BRIEF :: Output exactly the lines that run from the line containing "part of the thread" through the line containing "obj.matrix_parent_inverse = Matrix.Identity(4)", with both ends included.

GIVEN MATERIAL ::
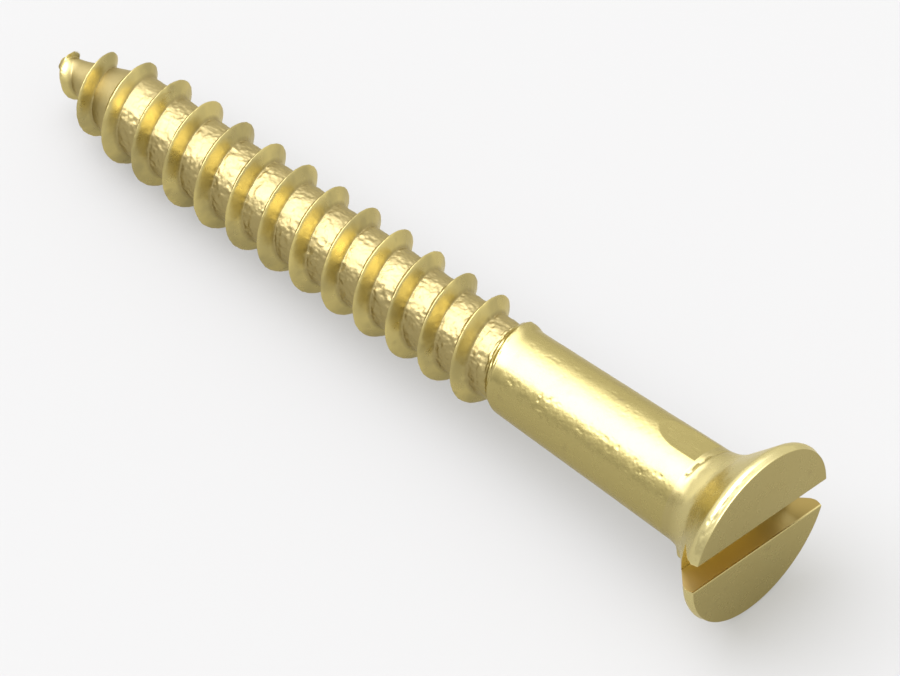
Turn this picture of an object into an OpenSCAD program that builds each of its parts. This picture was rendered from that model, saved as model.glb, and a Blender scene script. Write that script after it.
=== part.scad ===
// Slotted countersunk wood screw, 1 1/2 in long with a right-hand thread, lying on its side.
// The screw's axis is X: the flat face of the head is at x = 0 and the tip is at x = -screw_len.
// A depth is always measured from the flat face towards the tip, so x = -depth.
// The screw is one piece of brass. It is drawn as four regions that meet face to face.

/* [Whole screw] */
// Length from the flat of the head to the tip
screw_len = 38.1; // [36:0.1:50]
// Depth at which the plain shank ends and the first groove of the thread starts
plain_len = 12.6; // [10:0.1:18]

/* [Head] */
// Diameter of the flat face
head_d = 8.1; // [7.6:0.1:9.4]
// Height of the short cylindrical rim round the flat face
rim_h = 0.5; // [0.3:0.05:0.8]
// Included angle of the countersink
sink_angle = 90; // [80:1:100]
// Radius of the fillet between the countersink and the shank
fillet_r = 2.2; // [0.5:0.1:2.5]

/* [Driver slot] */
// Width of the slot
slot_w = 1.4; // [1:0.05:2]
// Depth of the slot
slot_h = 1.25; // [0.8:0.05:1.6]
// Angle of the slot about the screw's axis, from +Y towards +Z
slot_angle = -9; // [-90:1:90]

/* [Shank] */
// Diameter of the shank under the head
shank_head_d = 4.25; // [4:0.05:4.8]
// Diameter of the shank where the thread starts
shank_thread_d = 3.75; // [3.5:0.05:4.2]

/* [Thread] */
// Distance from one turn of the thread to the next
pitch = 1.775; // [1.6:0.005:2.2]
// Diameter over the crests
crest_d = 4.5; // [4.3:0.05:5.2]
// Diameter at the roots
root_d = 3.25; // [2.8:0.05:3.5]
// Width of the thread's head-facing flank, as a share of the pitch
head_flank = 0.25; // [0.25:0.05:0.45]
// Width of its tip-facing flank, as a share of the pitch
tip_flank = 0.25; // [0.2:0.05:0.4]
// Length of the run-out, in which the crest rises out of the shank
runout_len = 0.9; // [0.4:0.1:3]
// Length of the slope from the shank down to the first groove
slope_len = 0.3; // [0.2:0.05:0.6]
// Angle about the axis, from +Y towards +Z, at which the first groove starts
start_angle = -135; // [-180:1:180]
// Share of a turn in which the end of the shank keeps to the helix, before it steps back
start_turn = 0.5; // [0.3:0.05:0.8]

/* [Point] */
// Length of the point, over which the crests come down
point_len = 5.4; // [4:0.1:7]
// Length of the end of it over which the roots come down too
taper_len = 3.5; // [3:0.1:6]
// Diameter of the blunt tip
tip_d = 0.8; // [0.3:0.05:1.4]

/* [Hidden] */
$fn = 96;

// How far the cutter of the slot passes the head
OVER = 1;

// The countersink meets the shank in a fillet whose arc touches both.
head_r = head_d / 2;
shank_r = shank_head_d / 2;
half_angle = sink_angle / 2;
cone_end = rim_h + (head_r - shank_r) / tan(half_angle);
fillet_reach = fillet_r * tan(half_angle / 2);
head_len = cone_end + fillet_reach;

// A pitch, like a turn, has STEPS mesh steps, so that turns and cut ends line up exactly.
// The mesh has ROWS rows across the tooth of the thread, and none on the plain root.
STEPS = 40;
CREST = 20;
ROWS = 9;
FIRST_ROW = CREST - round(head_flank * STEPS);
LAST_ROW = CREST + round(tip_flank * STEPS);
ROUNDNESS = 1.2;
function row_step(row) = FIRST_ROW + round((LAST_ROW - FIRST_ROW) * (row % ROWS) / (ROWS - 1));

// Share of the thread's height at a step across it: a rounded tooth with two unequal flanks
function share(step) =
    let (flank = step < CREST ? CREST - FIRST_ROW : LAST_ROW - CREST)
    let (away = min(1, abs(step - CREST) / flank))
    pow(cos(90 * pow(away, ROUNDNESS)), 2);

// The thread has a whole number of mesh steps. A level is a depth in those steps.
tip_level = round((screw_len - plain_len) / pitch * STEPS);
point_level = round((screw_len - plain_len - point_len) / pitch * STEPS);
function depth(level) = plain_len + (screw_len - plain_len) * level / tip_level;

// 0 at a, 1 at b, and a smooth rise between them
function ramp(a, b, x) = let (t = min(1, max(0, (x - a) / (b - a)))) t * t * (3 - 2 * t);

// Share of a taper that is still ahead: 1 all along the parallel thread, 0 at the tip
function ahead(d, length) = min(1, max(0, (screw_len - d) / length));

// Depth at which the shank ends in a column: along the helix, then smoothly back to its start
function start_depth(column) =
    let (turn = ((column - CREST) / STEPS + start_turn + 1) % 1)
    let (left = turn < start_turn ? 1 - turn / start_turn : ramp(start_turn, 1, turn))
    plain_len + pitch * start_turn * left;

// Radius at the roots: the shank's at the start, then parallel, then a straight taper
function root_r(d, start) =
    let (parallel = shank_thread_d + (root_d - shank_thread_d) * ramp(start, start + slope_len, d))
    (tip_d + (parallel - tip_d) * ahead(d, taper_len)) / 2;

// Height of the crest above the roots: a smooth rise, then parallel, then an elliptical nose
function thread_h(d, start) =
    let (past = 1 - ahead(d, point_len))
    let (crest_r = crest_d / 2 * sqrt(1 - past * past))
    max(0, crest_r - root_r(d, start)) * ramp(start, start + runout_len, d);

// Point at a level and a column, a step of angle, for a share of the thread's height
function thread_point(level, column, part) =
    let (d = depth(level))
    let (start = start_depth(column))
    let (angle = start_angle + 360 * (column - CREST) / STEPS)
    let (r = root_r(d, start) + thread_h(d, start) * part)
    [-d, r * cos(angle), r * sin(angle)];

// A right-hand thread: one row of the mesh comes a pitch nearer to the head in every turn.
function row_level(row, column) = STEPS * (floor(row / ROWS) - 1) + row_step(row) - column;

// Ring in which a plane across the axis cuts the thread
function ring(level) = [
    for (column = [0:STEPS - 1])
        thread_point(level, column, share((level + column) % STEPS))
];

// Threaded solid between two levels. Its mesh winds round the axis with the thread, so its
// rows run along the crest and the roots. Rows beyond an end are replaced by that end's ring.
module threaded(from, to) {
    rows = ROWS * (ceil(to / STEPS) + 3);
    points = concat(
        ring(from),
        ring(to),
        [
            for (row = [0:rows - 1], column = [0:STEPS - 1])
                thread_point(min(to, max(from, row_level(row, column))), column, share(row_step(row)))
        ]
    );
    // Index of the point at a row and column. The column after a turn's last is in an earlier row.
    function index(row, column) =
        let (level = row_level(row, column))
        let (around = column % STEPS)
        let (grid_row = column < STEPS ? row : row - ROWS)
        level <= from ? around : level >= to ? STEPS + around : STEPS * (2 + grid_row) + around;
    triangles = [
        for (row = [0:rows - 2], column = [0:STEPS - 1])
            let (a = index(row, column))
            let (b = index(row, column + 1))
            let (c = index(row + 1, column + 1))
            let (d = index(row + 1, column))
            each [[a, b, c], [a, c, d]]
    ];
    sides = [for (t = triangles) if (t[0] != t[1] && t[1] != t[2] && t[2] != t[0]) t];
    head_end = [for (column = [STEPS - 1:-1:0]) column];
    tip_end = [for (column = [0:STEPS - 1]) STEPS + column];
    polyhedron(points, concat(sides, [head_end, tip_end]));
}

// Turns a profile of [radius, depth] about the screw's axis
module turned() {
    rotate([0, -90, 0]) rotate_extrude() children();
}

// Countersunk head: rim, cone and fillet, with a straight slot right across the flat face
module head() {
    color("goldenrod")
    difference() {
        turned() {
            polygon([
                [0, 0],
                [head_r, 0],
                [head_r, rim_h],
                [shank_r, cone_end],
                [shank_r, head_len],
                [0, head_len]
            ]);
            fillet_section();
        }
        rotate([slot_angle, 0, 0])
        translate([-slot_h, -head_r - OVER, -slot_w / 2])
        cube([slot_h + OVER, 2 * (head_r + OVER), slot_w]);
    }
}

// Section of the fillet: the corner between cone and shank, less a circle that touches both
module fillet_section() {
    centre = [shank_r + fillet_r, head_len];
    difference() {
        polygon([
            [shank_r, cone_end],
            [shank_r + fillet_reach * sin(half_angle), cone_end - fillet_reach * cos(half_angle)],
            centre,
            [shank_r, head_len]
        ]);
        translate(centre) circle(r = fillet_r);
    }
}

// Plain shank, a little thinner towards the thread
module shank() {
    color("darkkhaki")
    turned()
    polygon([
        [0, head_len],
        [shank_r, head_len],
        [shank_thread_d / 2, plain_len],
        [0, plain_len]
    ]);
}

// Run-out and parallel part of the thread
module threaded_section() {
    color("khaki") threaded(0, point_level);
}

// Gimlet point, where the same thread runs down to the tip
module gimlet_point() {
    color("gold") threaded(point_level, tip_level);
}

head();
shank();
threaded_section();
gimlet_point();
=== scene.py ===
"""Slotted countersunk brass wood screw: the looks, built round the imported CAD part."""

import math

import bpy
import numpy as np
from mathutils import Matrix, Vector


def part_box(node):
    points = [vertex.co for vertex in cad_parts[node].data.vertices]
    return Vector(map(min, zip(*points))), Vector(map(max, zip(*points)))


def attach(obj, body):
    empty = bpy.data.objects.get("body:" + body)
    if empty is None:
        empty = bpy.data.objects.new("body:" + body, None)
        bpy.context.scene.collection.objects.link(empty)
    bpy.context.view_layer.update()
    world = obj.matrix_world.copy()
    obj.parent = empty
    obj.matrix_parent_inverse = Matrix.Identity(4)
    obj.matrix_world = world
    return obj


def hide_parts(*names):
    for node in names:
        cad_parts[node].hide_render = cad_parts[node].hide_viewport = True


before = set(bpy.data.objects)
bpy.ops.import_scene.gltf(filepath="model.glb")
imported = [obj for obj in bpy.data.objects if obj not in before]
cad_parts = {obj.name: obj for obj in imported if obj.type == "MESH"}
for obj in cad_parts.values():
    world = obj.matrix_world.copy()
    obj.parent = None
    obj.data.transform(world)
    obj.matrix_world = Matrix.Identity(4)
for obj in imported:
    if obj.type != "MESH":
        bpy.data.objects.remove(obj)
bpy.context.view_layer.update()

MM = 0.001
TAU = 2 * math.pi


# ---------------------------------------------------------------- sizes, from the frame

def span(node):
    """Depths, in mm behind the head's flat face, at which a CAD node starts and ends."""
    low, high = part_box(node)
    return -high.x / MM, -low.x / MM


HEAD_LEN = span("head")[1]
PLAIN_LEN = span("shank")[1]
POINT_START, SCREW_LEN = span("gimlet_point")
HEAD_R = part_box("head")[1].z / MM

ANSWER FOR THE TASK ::
// Run-out and parallel part of the thread
module threaded_section() {
    color("khaki") threaded(0, point_level);
}

// Gimlet point, where the same thread runs down to the tip
module gimlet_point() {
    color("gold") threaded(point_level, tip_level);
}

head();
shank();
threaded_section();
gimlet_point();
=== scene.py ===
"""Slotted countersunk brass wood screw: the looks, built round the imported CAD part."""

import math

import bpy
import numpy as np
from mathutils import Matrix, Vector


def part_box(node):
    points = [vertex.co for vertex in cad_parts[node].data.vertices]
    return Vector(map(min, zip(*points))), Vector(map(max, zip(*points)))


def attach(obj, body):
    empty = bpy.data.objects.get("body:" + body)
    if empty is None:
        empty = bpy.data.objects.new("body:" + body, None)
        bpy.context.scene.collection.objects.link(empty)
    bpy.context.view_layer.update()
    world = obj.matrix_world.copy()
    obj.parent = empty
    obj.matrix_parent_inverse = Matrix.Identity(4)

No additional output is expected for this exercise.